Learning that someone you know was sexually molested as a child provokes an emotional response. I still remember telling a college friend one night outside of the campus theater – I saw her assimilate the conversation and feel the shock and pain. She was full of empathy that night.
Another one of my college friends tells me he still remembers every detail of the time I told him: what my dorm room looked like, where he was sitting, what time of day it was. It was not easy for him to hear. You think you know somebody and then you find out something new, something terrible, but true and that’s a part of me as much as my eye color. Do you know me? Well, now, you do. The great news, that I am eternally thankful for, is that my friends, for the most part, have been extremely supportive over the years.
Which brings me to the question: Seriously, do you know me?
If you grew up in a suburb of Birmingham, Alabama in the late 80s, early 90s – you just might know who I am. If you went to a small liberal arts college in South Carolina in the 90s – you just might know who I am. If you rented a video from a store in Greenville, South Carolina or are now connected with me on Facebook – you just might know who I am.
If you do know me and the first place you are hearing about it is 30is30.com, first of all let me thank you for being in my life. I don’t express how much I appreciate and value the people and relationships I am fortunate to have. Very few people knew about my “past” before now. It’s not an easy thing to talk about. Forgive me for not telling you in person or over the phone. I had to make a choice to go public with this website because time was running out.

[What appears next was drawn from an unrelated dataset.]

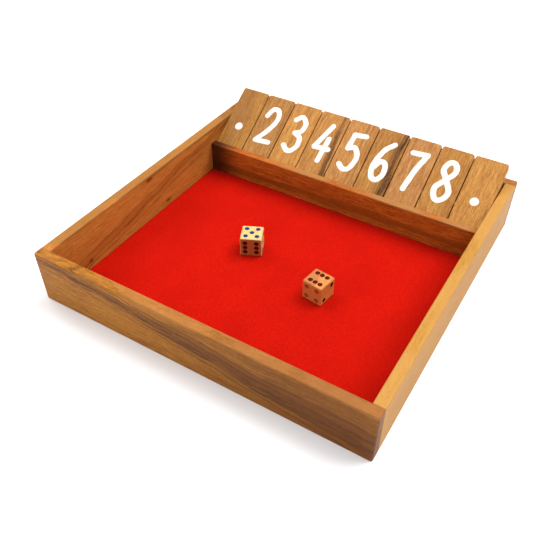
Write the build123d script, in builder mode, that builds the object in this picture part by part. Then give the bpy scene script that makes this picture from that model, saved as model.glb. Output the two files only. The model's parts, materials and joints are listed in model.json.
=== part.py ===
from build123d import *
import math
import os

# Flip-tile dice game: an open wooden tray lined with felt, nine hinged tiles that
# lean back on a rail, and two loose dice. Millimetres, +Z up, the front towards -Y,
# origin on the resting plane under the middle of the tray.

# --- driving dimensions ---------------------------------------------------------

side = 250.0              # outer width and depth of the tray
wall_height = 41.0
wall = 7.8                # thickness of the four walls
corner_round = 1.5        # outer upright corners
top_round = 1.0           # both edges of the walls' top
foot_round = 0.6          # outer edge of the walls' underside

base_thickness = 2.5      # plywood let into a rabbet, flush with the walls' underside
rabbet = 4.5              # how far the base reaches under each wall
felt_thickness = 0.8
felt_gap = 0.2            # between the felt's cut edge and the wood round it

rail_front = 65.2         # front face of the tile rail
rail_thickness = 6.2
rail_height = 27.6        # top of the rail above the resting plane
rail_round = 0.8
rail_housing = 2.5        # how far the rail's ends are let into the side walls

tile_count = 9
tile_pitch = 26.0
tile_width = 25.2
tile_length = 56.0
tile_thickness = 7.0
tile_lean = 33.3          # degrees above the horizontal, leaning back at rest
tile_catch = 1.84         # how far a tile's lower front corner is below the rail's top
tile_gap = 0.2            # room between a tile and the rail at either end of its swing
tile_head_round = 2.0     # the two corners at a tile's upper end
tile_tail_round = 1.0     # the two corners at its lower end
tile_edge_round = 0.6     # long edges of its two faces

rod_radius = 1.5
rod_socket = 4.0          # depth of the blind hole for the rod in each side wall
bore_radius = 1.56        # running fit on the rod

dowel_radius = 1.5
dowel_length = 16.0
dowel_in_end_wall = 5.0   # the rest of the dowel is in the side wall's end grain
dowel_heights = (12.0, 29.0)

brad_radius = 0.6
brad_head_radius = 1.1
brad_head_thickness = 0.5
brad_length = 12.0
brad_recess = 0.2         # heads are set below the base's underside
brad_row = (-90.0, -30.0, 30.0, 90.0)
rail_brad_row = (-60.0, 0.0, 60.0)

die_side = 16.0
die_round = 1.0
pip_radius = 1.5
pip_depth = 0.5
pip_corner = 4.2          # a corner pip from the middle of its face, each way
six_step = 4.0            # between the pips in each row of a six

# each die: middle of its foot, turn about +Z in degrees, pips on each face,
# and whether the rows of its six run across the face instead of up it
dice = {
    "die_left": {
        "middle": (-28.2, -9.4),
        "turn": 25.0,
        "faces": {"top": 5, "bottom": 2, "front": 6, "back": 1, "right": 3, "left": 4},
        "six_across": False,
    },
    "die_right": {
        "middle": (37.6, -27.4),
        "turn": -7.7,
        "faces": {"top": 6, "bottom": 1, "front": 4, "back": 3, "right": 2, "left": 5},
        "six_across": True,
    },
}

# --- worked-out places ----------------------------------------------------------

half = side / 2
inner = half - wall                       # inner face of each wall from the middle
rail_back = rail_front + rail_thickness
rail_middle = rail_front + rail_thickness / 2
rail_length = 2 * (inner + rail_housing)
base_side = 2 * (inner + rabbet)
felt_top = base_thickness + felt_thickness

lean_cos = math.cos(math.radians(tile_lean))
lean_sin = math.sin(math.radians(tile_lean))

# A leaning tile's lower front corner presses on the rail's back face. Flipped over,
# the tile lies level on the rail's top, and that sets the height of the rod.
tile_foot_y = rail_back + tile_gap
tile_foot_z = rail_height - tile_catch
hinge_z = rail_height + tile_gap + tile_thickness / 2
hinge_up_tile = (hinge_z - tile_foot_z + tile_thickness / 2 * lean_cos) / lean_sin
hinge_y = tile_foot_y + hinge_up_tile * lean_cos + tile_thickness / 2 * lean_sin
rod_length = 2 * (inner + rod_socket)

dowel_x = half - wall / 2
dowel_y = inner + dowel_in_end_wall - dowel_length / 2
dowel_places = [
    Location((dowel_x * right, dowel_y * back, height), (90, 0, 0))
    for right in (-1, 1)
    for back in (-1, 1)
    for height in dowel_heights
]

brad_line = inner + rabbet / 2            # middle of the ledge that the base sits on
brad_spots = [(place, brad_line * back) for place in brad_row for back in (-1, 1)]
brad_spots += [(brad_line * right, place) for place in brad_row for right in (-1, 1)]
brad_spots += [(place, rail_middle) for place in rail_brad_row]
brad_places = [(x, y, brad_recess + brad_length / 2) for x, y in brad_spots]

os.makedirs("parts", exist_ok=True)


def finish(piece, name):
    """Label a finished piece and write it as its own STEP file."""
    piece.part.label = name
    export_step(piece.part, f"parts/{name}.step")


# --- tray -----------------------------------------------------------------------

# The walls are sanded as one frame after gluing, so their rounded edges run through
# the joints. Each wall is cut out of this frame.
with BuildPart() as sanded_frame:
    with BuildSketch():
        Rectangle(side, side)
        Rectangle(2 * inner, 2 * inner, mode=Mode.SUBTRACT)
    extrude(amount=wall_height)
    uprights = sanded_frame.edges().filter_by(Axis.Z)
    fillet(uprights.filter_by(lambda edge: abs(edge.center().X) > inner + 1), corner_round)
    fillet(sanded_frame.faces().sort_by(Axis.Z)[-1].edges(), top_round)
    fillet(sanded_frame.faces().sort_by(Axis.Z)[0].outer_wire().edges(), foot_round)


def cut_joinery():
    """Cut the rabbet for the base and the holes for dowels and brads from a piece."""
    with Locations((0, 0, base_thickness / 2)):
        Box(base_side, base_side, base_thickness, mode=Mode.SUBTRACT)
    with Locations(*dowel_places):
        Cylinder(dowel_radius, dowel_length, mode=Mode.SUBTRACT)
    with Locations(*brad_places):
        Cylinder(brad_radius, brad_length, mode=Mode.SUBTRACT)


for name, back in (("front_wall", -1), ("back_wall", 1)):
    with BuildPart() as end_wall:
        add(sanded_frame.part)
        with Locations((0, back * (half - wall / 2), wall_height / 2)):
            Box(side, wall, wall_height, mode=Mode.INTERSECT)
        cut_joinery()
    finish(end_wall, name)

for name, right in (("left_wall", -1), ("right_wall", 1)):
    with BuildPart() as side_wall:
        add(sanded_frame.part)
        with Locations((right * (half - wall / 2), 0, wall_height / 2)):
            Box(wall, 2 * inner, wall_height, mode=Mode.INTERSECT)
        cut_joinery()
        with Locations((0, rail_middle, rail_height / 2)):
            Box(rail_length, rail_thickness, rail_height, mode=Mode.SUBTRACT)
        with Locations(Location((0, hinge_y, hinge_z), (0, 90, 0))):
            Cylinder(rod_radius, rod_length, mode=Mode.SUBTRACT)
    finish(side_wall, name)

with BuildPart() as tile_rail:
    with BuildSketch(Plane.YZ.offset(-rail_length / 2)):
        with Locations((rail_middle, (base_thickness + rail_height) / 2)):
            Rectangle(rail_thickness, rail_height - base_thickness)
    extrude(amount=rail_length)
    fillet(tile_rail.edges().filter_by(Axis.X).group_by(Axis.Z)[-1], rail_round)
    with Locations(*brad_places):
        Cylinder(brad_radius, brad_length, mode=Mode.SUBTRACT)
finish(tile_rail, "tile_rail")

with BuildPart() as base_panel:
    with BuildSketch():
        Rectangle(base_side, base_side)
        with Locations(*brad_spots):
            Circle(brad_radius, mode=Mode.SUBTRACT)
    extrude(amount=base_thickness)
    with BuildSketch():
        with Locations(*brad_spots):
            Circle(brad_head_radius)
    extrude(amount=brad_recess + brad_head_thickness, mode=Mode.SUBTRACT)
finish(base_panel, "base_panel")

with BuildPart() as felt_mat:
    with BuildSketch(Plane.XY.offset(base_thickness)):
        with Locations((0, (rail_front - inner) / 2)):
            Rectangle(2 * (inner - felt_gap), inner + rail_front - 2 * felt_gap)
    extrude(amount=felt_thickness)
finish(felt_mat, "felt_mat")

# --- hidden fasteners -----------------------------------------------------------

with BuildPart() as corner_dowels:
    with Locations(*dowel_places):
        Cylinder(dowel_radius, dowel_length)
finish(corner_dowels, "corner_dowels")

with BuildPart() as base_brads:
    with Locations(*brad_places):
        Cylinder(brad_radius, brad_length)
    with BuildSketch(Plane.XY.offset(brad_recess)):
        with Locations(*brad_spots):
            Circle(brad_head_radius)
    extrude(amount=brad_head_thickness)
finish(base_brads, "base_brads")

# --- tiles and their rod --------------------------------------------------------

with BuildPart() as hinge_rod:
    with BuildSketch(Plane.YZ.offset(-rod_length / 2)):
        with Locations((hinge_y, hinge_z)):
            Circle(rod_radius)
    extrude(amount=rod_length)
finish(hinge_rod, "hinge_rod")

for number in range(1, tile_count + 1):
    tile_x = (number - (tile_count + 1) / 2) * tile_pitch
    face_plane = Plane(
        origin=(tile_x, tile_foot_y, tile_foot_z),
        x_dir=(1, 0, 0),
        z_dir=(0, -lean_sin, lean_cos),
    )
    with BuildPart() as tile:
        with BuildSketch(face_plane):
            with Locations((0, tile_length / 2)):
                Rectangle(tile_width, tile_length)
        extrude(amount=-tile_thickness)
        through = Axis(face_plane.origin, face_plane.z_dir)
        fillet(tile.edges().filter_by(through).sort_by(Axis.Y)[-2:], tile_head_round)
        fillet(tile.edges().filter_by(through).sort_by(Axis.Y)[:2], tile_tail_round)
        fillet(tile.faces().sort_by(through)[-1].edges(), tile_edge_round)
        fillet(tile.faces().sort_by(through)[0].edges(), tile_edge_round)
        with BuildSketch(Plane.YZ.offset(tile_x - tile_width)):
            with Locations((hinge_y, hinge_z)):
                Circle(bore_radius)
        extrude(amount=2 * tile_width, mode=Mode.SUBTRACT)
    finish(tile, f"tile_{number}")

# --- dice -----------------------------------------------------------------------

# across and outward directions of each face of a die, in the die's own frame
face_directions = {
    "top": ((1, 0, 0), (0, 0, 1)),
    "bottom": ((1, 0, 0), (0, 0, -1)),
    "front": ((1, 0, 0), (0, -1, 0)),
    "back": ((-1, 0, 0), (0, 1, 0)),
    "right": ((0, 1, 0), (1, 0, 0)),
    "left": ((0, -1, 0), (-1, 0, 0)),
}

# a ball of this radius, this far above a face, leaves a dimple of the pip's size
pip_ball = (pip_radius ** 2 + pip_depth ** 2) / (2 * pip_depth)
pip_lift = pip_ball - pip_depth


def pip_spots(count, six_across):
    """Middles of the pips on a face, for a number from one to six."""
    if count == 6:
        spots = [(pip_corner * way, six_step * step) for way in (-1, 1) for step in (-1, 0, 1)]
        return [(up, across) for across, up in spots] if six_across else spots
    spots = []
    if count % 2:
        spots += [(0, 0)]
    if count > 1:
        spots += [(pip_corner, pip_corner), (-pip_corner, -pip_corner)]
    if count > 3:
        spots += [(pip_corner, -pip_corner), (-pip_corner, pip_corner)]
    return spots


for name, die_data in dice.items():
    die_plane = Plane(origin=(*die_data["middle"], felt_top + die_side / 2))
    die_plane = die_plane.rotated((0, 0, die_data["turn"]))
    with BuildPart(die_plane) as die:
        Box(die_side, die_side, die_side)
        fillet(die.edges(), die_round)
        for face_name, count in die_data["faces"].items():
            across, outward = face_directions[face_name]
            face_middle = Vector(*outward) * (die_side / 2 + pip_lift)
            face_place = Plane(origin=face_middle, x_dir=across, z_dir=outward)
            with Locations(face_place):
                with Locations(*pip_spots(count, die_data["six_across"])):
                    Sphere(pip_ball, mode=Mode.SUBTRACT)
    finish(die, name)
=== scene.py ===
import json
import math

import bmesh
import bpy
import numpy as np
from mathutils import Matrix, Vector, noise


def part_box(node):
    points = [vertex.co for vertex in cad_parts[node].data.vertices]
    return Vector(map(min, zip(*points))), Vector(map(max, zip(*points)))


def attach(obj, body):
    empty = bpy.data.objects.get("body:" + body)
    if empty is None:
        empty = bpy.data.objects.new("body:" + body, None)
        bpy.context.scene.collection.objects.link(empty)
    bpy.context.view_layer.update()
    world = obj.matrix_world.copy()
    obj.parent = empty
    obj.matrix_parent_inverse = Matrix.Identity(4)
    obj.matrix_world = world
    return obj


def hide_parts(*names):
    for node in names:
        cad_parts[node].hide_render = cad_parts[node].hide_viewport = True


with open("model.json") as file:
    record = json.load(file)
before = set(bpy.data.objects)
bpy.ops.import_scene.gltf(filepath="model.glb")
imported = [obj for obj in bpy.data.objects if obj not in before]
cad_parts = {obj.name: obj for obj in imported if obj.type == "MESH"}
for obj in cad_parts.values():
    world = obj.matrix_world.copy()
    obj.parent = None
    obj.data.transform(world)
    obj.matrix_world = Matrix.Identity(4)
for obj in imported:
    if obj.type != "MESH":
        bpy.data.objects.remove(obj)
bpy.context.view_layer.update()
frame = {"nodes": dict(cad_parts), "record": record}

# Looks of a flip-tile dice game: an oiled hardwood tray with red felt, nine hinged
# tiles with painted numerals, and two wooden dice. Metres, in the CAD model's frame.

MM = 0.001
TILES = [f"tile_{number}" for number in range(1, 10)]
X_AXIS = Vector((1, 0, 0))
Y_AXIS = Vector((0, 1, 0))
Z_AXIS = Vector((0, 0, 1))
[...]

I’m not shy now about talking about my experience, from a child’s or adult’s perspective. So if you want to talk about it, just let me know via contact information you already have, or through contacting 30is30.com. If you want to comment on this site in a personal way, that’s great too, I just ask that you keep my “real life” identity a secret in such a public format.
Lastly, if you know me. If you went to school with me, or lived in the community I grew up in. If you know my family. If you remember seeing this play out in the news 15 years ago. Please give me 15 minutes of your time. Help me and the other victims take one more step towards reclaiming our lives by contributing your voice to the crowd. Write a letter to the Alabama Pardons and Parole Board and tell them you oppose parole for Charles Donald Corley. If you are so inclined you can print out a petition and gather signatures for the cause. I hope you will do both of these things. But no matter what actions you choose to take, you can and will have an impact.
And I thank you from the bottom of my heart.
3 Comments on this post
Leave a CommentWell…. you think you know a person…. 🙂 I think this goes to show that there are many secret troubles that people carry with them… and you have only to be kind and be a friend and listen, and allow people to share these darker parts of themselves with you.
It DID make a difference to know that you are someone I know. But it might have been anyone. It might have been me or a family member – who knows what other secrets there are. The important thing is to shine a light into this darkness (just like you are doing)… and make the world a better, safer place for our children.
Comment left on 9.16.2011 by Steph
Oh my! You have touched on a very important issue for me. I was almost molested by a man who molested my brother. I was lucky to have escaped his plan to “take” me! I had not idea. But I do know that this is not an isolated incident. This is much more prelevant than most people realize.
I sit now with tears in my eyes, not so much for you or for me or my brother, but for those who might still be out there living under this type of abuse, not knowning where to turn, thinking perhaps that they can’t tell anyone or thinking that there’s not anything to tell. I will support this and know that you do it from a loving place and space in your heart. I am grateful for your courage. It will surely help others to find their own voice.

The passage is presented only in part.